Minimalism is a term that has been overused in the product world the past few years. Minimalist wallets, backpacks, coffee makers — just insert the product you’re looking for followed by “minimalist” into a Google search, and you’re likely to find a whole trove of items you never knew needed minimizing. However, minimalist design, when truly done well, is something I really appreciate, and Unimatic is one of the companies that hit the mark.
Unimatic is an Italian microbrand that focuses on dive watches. Unlike many microbrand dive-watch companies, Unimatic offers no homage designs, but instead have built a line of unique, starkly minimalist products. Over the past few years, Unimatic has consistently released affordable designs that build upon their distinct minimal design language, and I’ve gotten to wear one of their more recent releases, the U1-E, for the past few months. I’ve found it to be a really fantastic piece. I’ve brought it along with me on two trips, taken it for a dip, worn it for a few rounds of sporting clays, several hikes, and along the way grew a deep affinity for this diver. Let’s take a closer look at the U1-E and what makes it tick.

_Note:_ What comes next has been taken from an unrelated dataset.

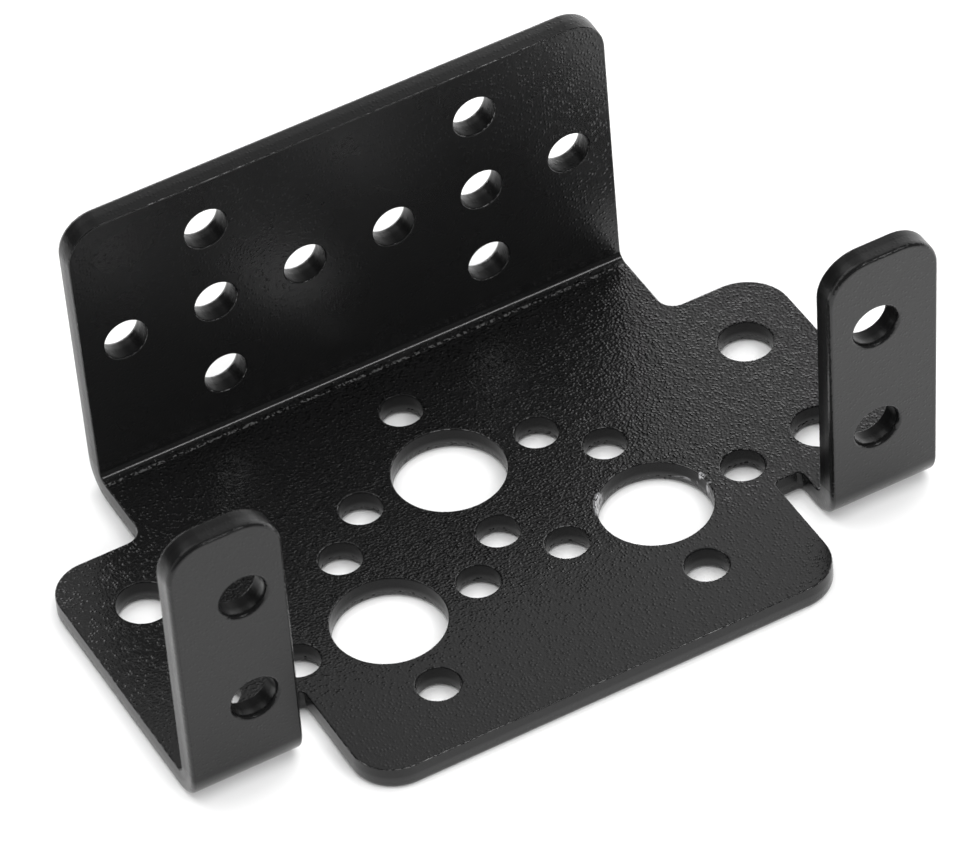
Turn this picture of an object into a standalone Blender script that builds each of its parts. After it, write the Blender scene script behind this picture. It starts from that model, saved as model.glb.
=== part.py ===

The U1-E fits right into my sweet spot, size-wise. At a diameter of 41.3mm (44.3mm including the crown), a thickness of 13.75mm, and a lug-to-lug of 48.7mm, this watch wears very comfortably on my smaller wrist. The case retains a classic dive-watch case shape, with shorter, stubby lugs, and a large 7.9mm crown flanked by crown guards on either side. The all-around finishing here is smooth, brushed satin with no polished surfaces in sight — which, if you ask me, is exactly how a dive watch should be.
Moving around back, you’ll find a steel caseback engraved with a conversion scale, as well as your usual watch specs, such as water resistance (300m), and the Made in Italy designation. All in all, the case of the U1-E is harmonious with the rest of Unimatic’s design language. There are no double crowns, helium escape valves, or fancy accoutrements; the case remains minimal, clean, and undoubtedly utilitarian.
The dial of the U1-E is really what first captured my attention. It’s easy to become inured to seeing the same design elements used frequently when it comes to dive watches, but the dial design of the U1-E is starkly different from everything else I’ve seen, with a flat black dial, highly contrasting white circular hour markers, a large triangle at 12, and no Arabic numerals in sight. Everything here is kept as simple as possible, but is somehow still extremely eye-catching, with a uniquely charming minimalist vibe.
In lieu of a large Unimatic logo on the top half of the dial, this design opts for a small amount of text just above the date window at 6 (which is, coincidentally, my favorite date-window placement). The “phantom ladder” hands continue the black & white theme, as does the lollipop seconds hand, with a contrasting white-dipped tip. And at night, everything glows a cool blue, thanks to the generous application of BGW9 Super-LumiNova. While the lume isn’t blindingly bright, it is more than adequate for daily use.
If it seems like I’m smitten by this dial design, it’s because I am. Unimatic has achieved a unique design language that is instantly recognizable in the microbrand world. Every design element of the dial has been brought down to its most essential state, without losing any personality, and I really applaud Unimatic for striving to be different in this regard. Pulling off a minimal design such as this, without creating an ultimately bland watch, has got to be difficult, but it comes together very well here on the U1-E.
Because this is a dive watch, we must look at the bezel. Unimatic has gone for a black sapphire bezel insert, with a circular pip at the 12 position, minute markers all the way around, with Arabic numerals for 15, 30, and 45. The entire bezel and all the markers are fully lumed in BGW9 blue lume that glows (albeit dimly) along with the dial. I ultimately found that most of the time, I didn’t notice the lume in the bezel unless I got a really good charge in the sunlight, but the pip was usually bright enough to be noticed; nonetheless, it’s a cool addition, but the luminous material could have been better applied on the bezel.
The bezel has 120 clicks and, because it’s a dive bezel, it is mono-directional. Each click is satisfying from both a tactile and aural perspective, and there’s no noticeable play between the positions. The coined edge of the bezel is easy to grip, and by my eye, everything here is solid. This isn’t a bezel that I found myself turning for fun due to the amazing feel, but it’s overall solidly made, especially for the price-point of the U1-E. Aside from the lume application on the bezel, there are no changes I’d make here.